I get hourly email alerts that tell me how much revenue the company has made in the last hour. I want to extract this information into a pandas dataframe so that i can run some analysis on it.
My problem is that i can't figure out how to extract data from the email body in a usable format. I think i need to use regular expressions but i'm not too familiar with them.
This is what i have so far:
import os
import pandas as pd
import datetime as dt
import win32com.client
outlook = win32com.client.Dispatch("Outlook.Application").GetNamespace("MAPI")
inbox = outlook.GetDefaultFolder(6)
messages = inbox.Items
#Empty Lists
email_subject = []
email_date = []
email_content = []
#find emails
for message in messages:
if message.SenderEmailAddress == 'oracle@xyz.com' and message.Subject.startswith('Demand'):
email_subject.append(message.Subject)
email_date.append(message.senton.date())
email_content.append(message.body)
The email_content list looks like this:
' \r\nDemand: $41,225 (-47%)\t \r\n \r\nOrders: 515 (-53%)\t \r\nUnits: 849 (-59%)\t \r\n \r\nAOV: $80 (12%) \r\nAUR: $49 (30%) \r\n \r\nOrders with Promo Code: 3% \r\nAverage Discount: 21% '
Can anyone tell me how i can split its contents to so that i can get the int value of Demand, Orders and Units in separate columns?
Thanks!
You could use a combination of string.split() and string.strip() to first extract each lines individually.
string = email_content
lines = string.split('\r\n')
lines_stripped = []
for line in lines:
line = line.strip()
if line != '':
lines_stripped.append(line)
This gives you an array like this:
['Demand: $41,225 (-47%)', 'Orders: 515 (-53%)', 'Units: 849 (-59%)', 'AOV: $80 (12%)', 'AUR: $49 (30%)', 'Orders with Promo Code: 3%', 'Average Discount: 21%']

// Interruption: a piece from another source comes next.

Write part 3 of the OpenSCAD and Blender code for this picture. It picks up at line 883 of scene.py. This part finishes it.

You can also achieve the same result in a more compact (pythonic) way:
lines_stripped = [line.strip() for line in string.split('\r\n') if line.strip() != '']

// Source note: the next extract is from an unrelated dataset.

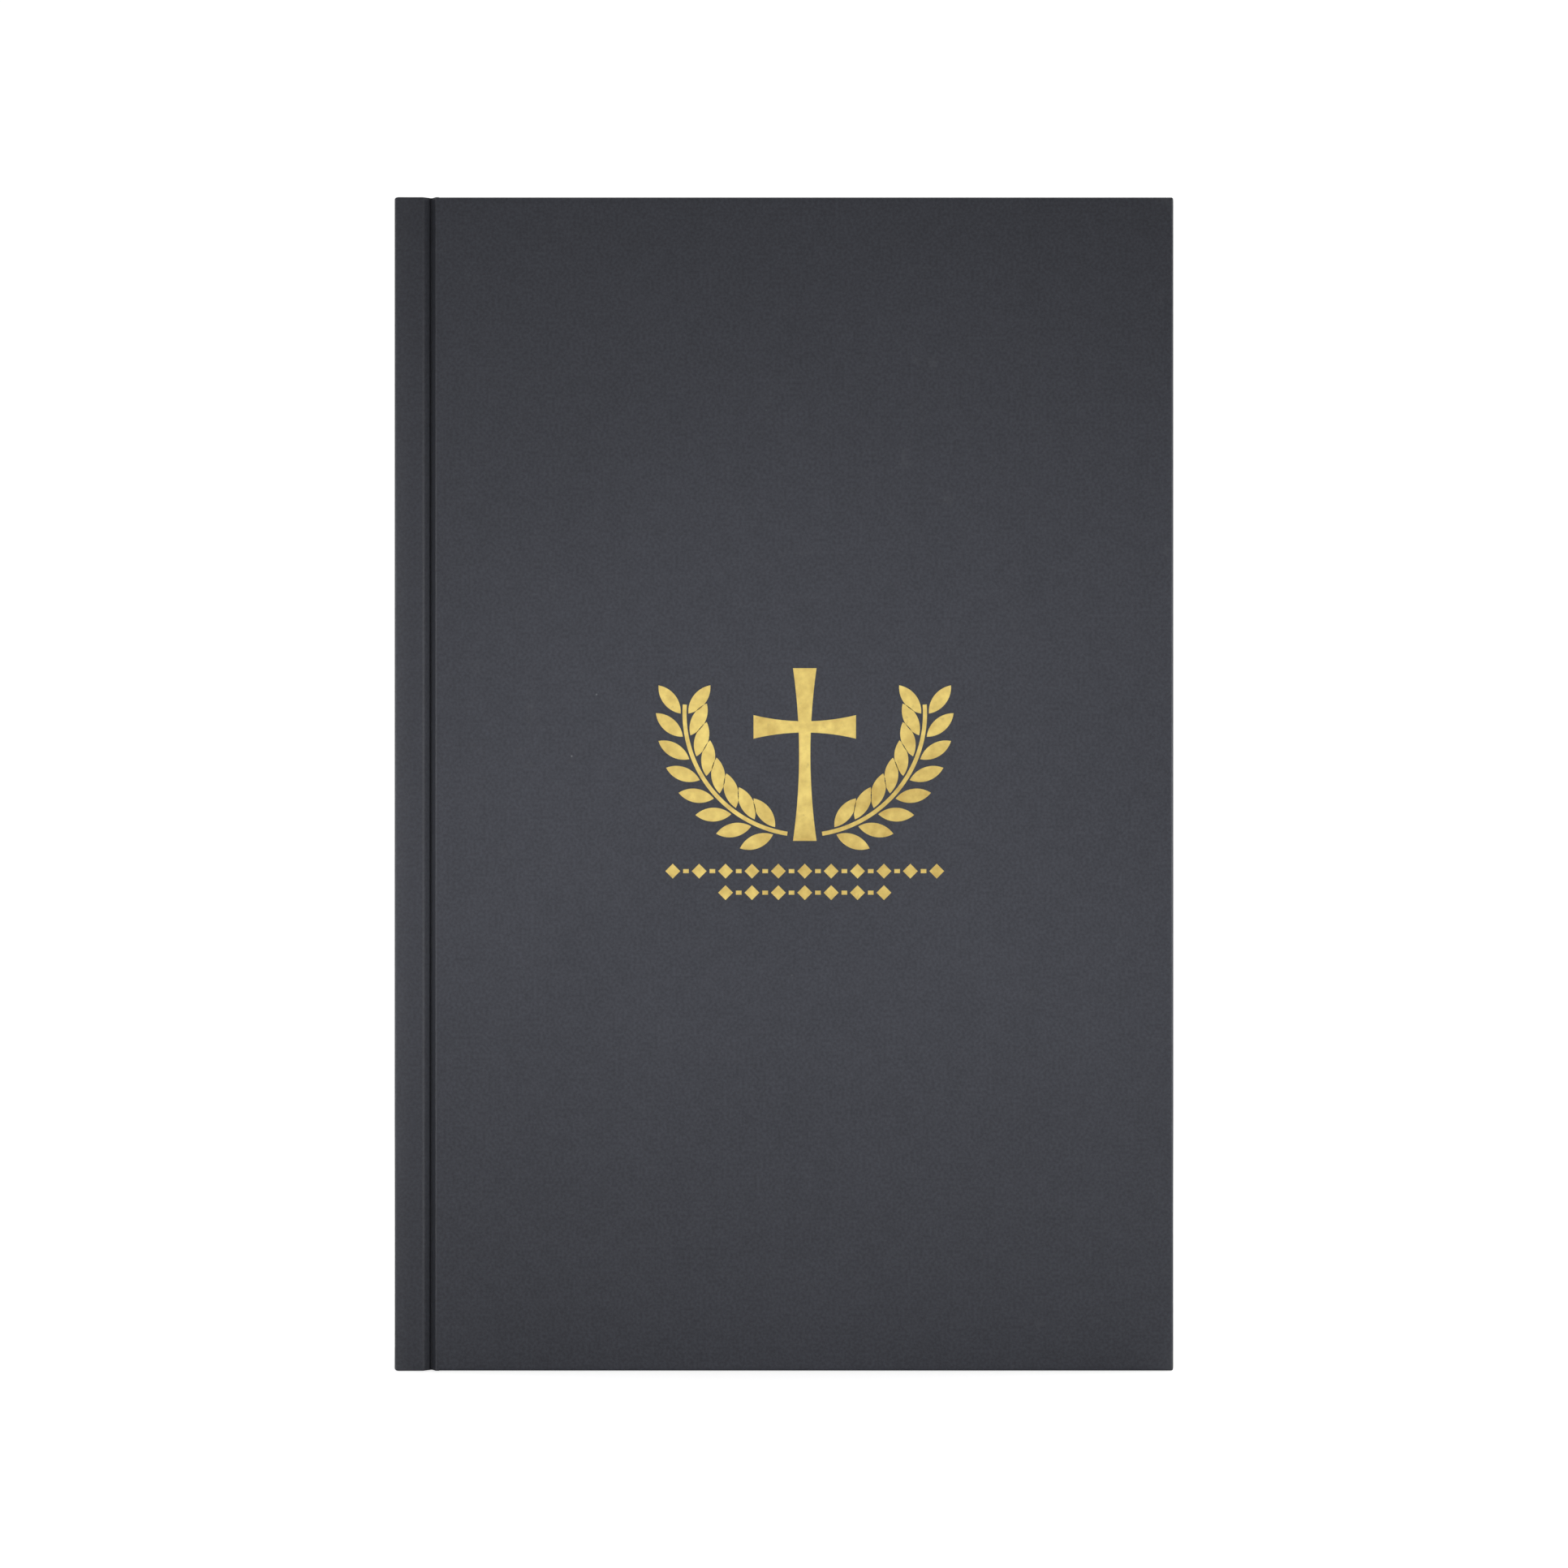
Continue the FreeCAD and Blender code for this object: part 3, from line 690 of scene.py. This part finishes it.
def section(number, side, columns, gap):
    """One signature, a gap short of the next one."""
    node = f"signature_{number:02d}"
    h0, h1 = depth_range(node, side)
    piece = slabs(f"leaves_{number:02d}", side, leaves(columns, h0, h1 - gap, random.Random(number)))
    paper_piece(piece, page_paper)
    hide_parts(node)
    return piece


def turning_section(number, side):
    """A signature next to a cover, with its points close near its folds."""
    piece = section(number, side, sheet_columns(), 0)
    if number == 1:
        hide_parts("bound_folds_front")
    if number == SIGNATURES:
        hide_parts("bound_folds_back")
    bend(piece)


def fixed_section(number):
    """A signature in the middle, which stays with the spine."""
    piece = section(number, FRONT, [FOLDS_AT, HINGE_AT, LEAF_BEND[1], LEAF_END], 0.04)
    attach(piece, BLOCK)


def endpapers(side, word):
    """The pastedown and the flyleaf of one side, each running from the fold at the spine."""
    flat_margin = 15.0
    start, end = JOINT_BEND
    columns = [FOLDS_AT, (FOLDS_AT + start) / 2] + even(start, end, 14)
    columns += [BOARD_AT + flat_margin, LEAF_END - flat_margin, LEAF_END]
    paste = slabs(f"{word}_pastedown_sheet", side,
                  [(columns, BOARD_IN, PASTE_IN, LEAF_FOOT, LEAF_HEAD, LEAF_END)])
    paper_piece(paste, end_paper)
    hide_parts(f"{word}_pastedown")
    bend(paste)
    fold_end = FOLDS_AT + 0.2
    fly = slabs(f"{word}_flyleaf_sheet", side,
                [(sheet_columns(), FLY_OUT, FLY_IN, LEAF_FOOT, LEAF_HEAD, LEAF_END),
                 ([FOLDS_AT, fold_end], PASTE_IN, FLY_OUT, LEAF_FOOT, LEAF_HEAD, fold_end)])
    paper_piece(fly, end_paper)
    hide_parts(f"{word}_flyleaf", f"{word}_endpaper_fold")
    bend(fly)


# ---- headbands ----

def headband(word):
    """A wrapped bead over the folds at head or tail, its turns of silk standing out."""
    low, high = box_mm(f"{word}_band")
    radius = 0.9
    lean = 0.12               # how far a turn leans along the band
    z = high.z - radius if word == "head" else low.z + radius
    centre = Vector((high.x - radius, 0, z))
    rounds, around = 130, 14
    verts, faces = [], []
    for i in range(rounds + 1):
        y = low.y + (high.y - low.y) * i / rounds
        swell = radius * (0.955 + 0.045 * math.cos(i * math.pi))    # every second ring stands out
        if i in (0, rounds):
            swell *= 0.75
        for k in range(around):
            angle = 2 * math.pi * k / around
            spot = centre + Vector((math.cos(angle), 0, math.sin(angle))) * swell
            verts.append(Vector((spot.x, y + lean * math.sin(angle), spot.z)) * MM)
    for i in range(rounds):
        for k in range(around):
            a, b = i * around + k, i * around + (k + 1) % around
            faces.append((a, b, b + around, a + around))
    faces += [tuple(range(around)), tuple(range(rounds * around, rounds * around + around))]
    bead = link(f"{word}_bead", verts, faces)
    smooth(bead)
    keep_places(bead)
    dress(bead, headband_silk)
    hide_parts(f"{word}_band")
    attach(bead, BLOCK)


# ---- CAD nodes that stay ----

def dress_frame():
    """Better materials on the CAD nodes that are shown as they are."""
    for name, material in (
        ("cover_foil_ornament", foil), ("spine_foil_ornament", foil),
        ("front_board", grey_board), ("back_board", grey_board), ("spine_board", grey_board),
        ("mull", mull_weave), ("front_mull_flange", mull_weave), ("back_mull_flange", mull_weave),
        ("spine_lining", kraft), ("sewing_thread", thread_twist),
    ):
        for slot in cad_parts[name].material_slots:
            slot.material = material


# ---- stage, light and camera ----

def camera():
    """Square on to the front cover, at its middle."""
    data = bpy.data.cameras.new("camera")
    data.sensor_width = 36.0
    data.lens = 100.0
    seen = 305.9 * MM         # width of the view at the front cover
    distance = seen * data.lens / data.sensor_width
    eye = bpy.data.objects.new("camera", data)
    eye.location = (0, -HALF * MM - distance, HEIGHT * MM / 2)
    eye.rotation_euler = (math.pi / 2, 0, 0)
    bpy.context.scene.collection.objects.link(eye)
    bpy.context.scene.camera = eye


def floor():
    """A plain white floor: a soft contact shadow near the book, running into a white background."""
    size = 6.0
    below = 0.0001            # keeps the floor clear of the tail edge
    corners = [(-size, -size, 0), (size, -size, 0), (size, size, 0), (-size, size, 0)]
    piece = link("floor", corners, [(0, 1, 2, 3)])
    n = Nodes("white_floor")
    diffuse = n.add("BsdfDiffuse", {"Color": (0.80, 0.80, 0.80, 1)})
    seen = n.add("LightPath").outputs["Is Camera Ray"]
    glow = n.add("Emission", {"Color": (1, 1, 1, 1), "Strength": n.ramp(seen, 0, 1, 0.05, 0.66)})
    near = n.add("AddShader", {0: diffuse.outputs[0], 1: glow.outputs[0]})
    far = n.add("Emission", {"Color": (1, 1, 1, 1), "Strength": n.ramp(seen, 0, 1, 0.2, 1.02)})
    away = n.add("VectorMath", {0: n.object_places()}, operation="LENGTH").outputs["Value"]
    both = n.add("MixShader", {0: n.ramp(away, 0.30, 0.60), 1: near.outputs[0], 2: far.outputs[0]})
    n.add("OutputMaterial", {"Surface": both.outputs[0]})
    dress(piece, n.material)
    piece.location.z = -below


def lamp(data, place, aim):
    """A light at a place, turned towards a point."""
    piece = bpy.data.objects.new(data.name, data)
    piece.location = place
    piece.rotation_euler = (Vector(aim) - Vector(place)).to_track_quat("-Z", "Y").to_euler()
    piece.visible_camera = False
    bpy.context.scene.collection.objects.link(piece)
    return piece


def area_light(name, place, aim, size, power):
    """A rectangular soft light."""
    data = bpy.data.lights.new(name, "AREA")
    data.shape = "RECTANGLE"
    data.size, data.size_y = size
    data.energy = power
    lamp(data, place, aim)


def spot_light(name, place, aim, reach, power):
    """A soft spot that lights a patch of a given radius, fading from its middle to its rim."""
    data = bpy.data.lights.new(name, "SPOT")
    data.energy = power
    data.shadow_soft_size = 0.12
    data.spot_size = 2 * math.atan(reach / (Vector(aim) - Vector(place)).length)
    data.spot_blend = 1.0
    lamp(data, place, aim).scale.x = 0.8      # a cone narrower than it is tall


def lights():
    """A soft spot on the front from each side, a card behind the camera, and fill all round."""
    middle = (0, -0.02, 0.112)
    spot_light("left_spot", (-0.60, -0.55, 0.11), (-0.004, -0.02, 0.106), 0.152, 31.5)
    spot_light("right_spot", (0.60, -0.55, 0.11), (0.004, -0.02, 0.106), 0.152, 28.5)
    area_light("front_card", (-0.15, -1.60, 0.16), middle, (1.2, 1.2), 4.1)
    area_light("back_soft", (0.5, 1.4, 0.7), middle, (1.2, 1.0), 12.0)
    area_light("spine_soft", (-1.2, 0.3, 0.4), middle, (0.8, 0.8), 7.0)
    area_light("fore_soft", (1.2, 0.3, 0.4), middle, (0.8, 0.8), 7.0)
    area_light("top_soft", (0.1, 0.1, 1.5), middle, (1.4, 1.4), 10.0)


def surround():
    """A white world: bright behind the object, dim as a light on it."""
    world = bpy.data.worlds.new("surround")
    bpy.context.scene.world = world
    world.use_nodes = True
    nodes, links = world.node_tree.nodes, world.node_tree.links
    nodes.clear()
    seen = nodes.new("ShaderNodeLightPath")
    mix = nodes.new("ShaderNodeMixShader")
    out = nodes.new("ShaderNodeOutputWorld")
    links.new(seen.outputs["Is Camera Ray"], mix.inputs[0])
    lighting, showing = 0.17, 1.05
    for index, strength in ((1, lighting), (2, showing)):
        background = nodes.new("ShaderNodeBackground")
        background.inputs["Color"].default_value = (1, 1, 1, 1)
        background.inputs["Strength"].default_value = strength
        links.new(background.outputs[0], mix.inputs[index])
    links.new(mix.outputs[0], out.inputs["Surface"])
    bpy.context.scene.view_settings.view_transform = "Standard"


cover_piece(FRONT, "front")
cover_piece(BACK, "back")
spine_piece()
endpapers(FRONT, "front")
endpapers(BACK, "back")
for turned in range(TURNING):
    turning_section(1 + turned, FRONT)
    turning_section(SIGNATURES - turned, BACK)
for fixed in range(TURNING + 1, SIGNATURES - TURNING + 1):
    fixed_section(fixed)
headband("head")
headband("tail")
dress_frame()
camera()
floor()
lights()
surround()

Once you have this array, you use regexes as you correctly guessed to extract the values. I recommend https://regexr.com/ to experiment with your regex expressions.

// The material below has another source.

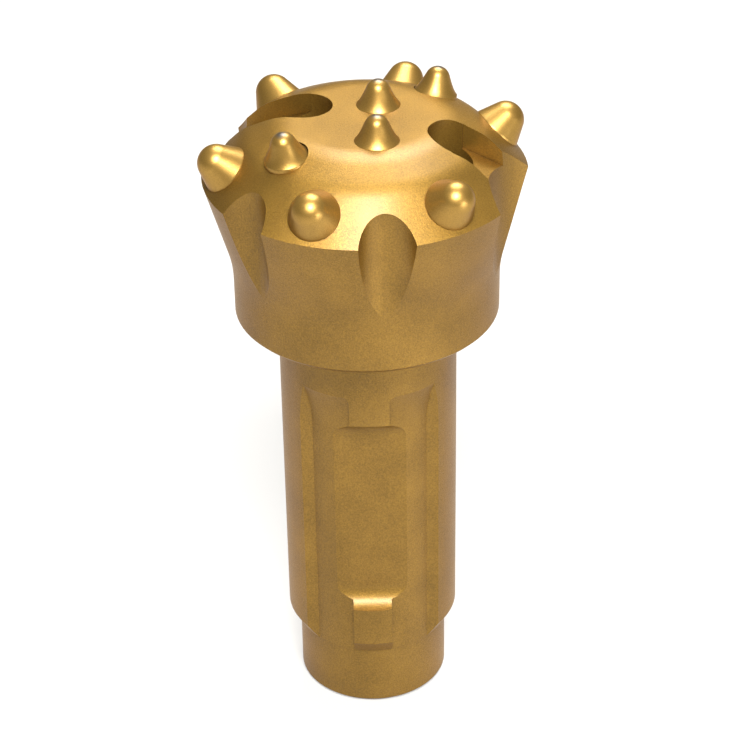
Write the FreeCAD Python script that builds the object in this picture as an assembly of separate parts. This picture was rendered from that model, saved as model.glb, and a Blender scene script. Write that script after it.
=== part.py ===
"""Button bit for a down-the-hole hammer: a forged steel body with ten carbide buttons.

Millimetres. The bit stands on its tail end: the origin is the middle of that face and +Z runs
up the drilling axis to the rock face. -Y is the side of the first driving key, +X is to its right.
Azimuths are degrees about +Z, counted from +X towards +Y.
"""
import math
import os

import FreeCAD
import Part

V = FreeCAD.Vector
X_AXIS, Y_AXIS, Z_AXIS = V(1, 0, 0), V(0, 1, 0), V(0, 0, 1)

# Driving dimensions
BIT_DIAMETER = 91.3          # over the tips of the gauge buttons
BODY_LENGTH = 184.0          # tail end to the flat of the face
SHANK_DIAMETER = 50.0
TAIL_DIAMETER = 43.4
SKIRT_DIAMETER = 73.6
GAUGE_BODY_DIAMETER = 88.2   # the steel at the gauge edge, inside the gauge buttons

# Heights along the axis
LEDGE_Z = 20.3               # top of the plain tail
SHANK_START_Z = 24.6         # end of the lead chamfer
SHOULDER_Z = 125.9           # underside of the head
FLARE_Z = 142.4              # skirt turns into the flare
GAUGE_Z = 168.0              # gauge edge

# Turned profile
TAIL_CHAMFER = 1.0
LEDGE_RADIUS = 22.6
NECK_FILLET = 2.0
SKIRT_CHAMFER = 1.2
FLARE_BLEND = 40.0
GAUGE_ANGLE = 45.0           # gauge bevel below the horizontal
BEVEL_INNER_RADIUS = 32.8
FACE_FLAT_RADIUS = 22.5
RING_BLEND = 14.0            # soft turn between the gauge bevel and the sloping ring
FLAT_BLEND = 18.0            # soft turn between the ring and the flat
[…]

After some quick experimenting, r'([\S\s]*):\s*(\S*)\s*\(?(\S*)\)?'
should work.
Here is the code that produces a dict from your lines_stripped we created above:
import re
regex = r'([\S\s]*):\s*(\S*)\s*\(?(\S*)\)?'
matched_dict = {}
for line in lines_stripped:
match = re.match(regex, line)
matched_dict[match.groups()[0]] = (match.groups()[1], match.groups()[2])
print(matched_dict)
This produces the following output:
{'AOV': ('$80', '12%)'),
'AUR': ('$49', '30%)'),
'Average Discount': ('21%', ''),
'Demand': ('$41,225', '-47%)'),
'Orders': ('515', '-53%)'),
'Orders with Promo Code': ('3%', ''),
'Units': ('849', '-59%)')}
You asked for Units, Orders and Demand, so here is the extraction:
# Remove the dollar sign before converting to float
# Replace , with empty string
demand_string = matched_dict['Demand'][0].strip('$').replace(',', '')
print(int(demand_string))
print(int(matched_dict['Orders'][0]))
print(int(matched_dict['Units'][0]))
As you can see, Demand is a little bit more complicated because it contains some extra characters python can't decode when converting to int.
Here is the final output of those 3 prints:
41225
515
849
Hope I answered your question ! If you have more questions about regex, I encourage you to experiement with regexr, it's very well built !
EDIT: Looks like there is a small issue in the regex causing the final ')' to be included in the last group. This does not affect your question though !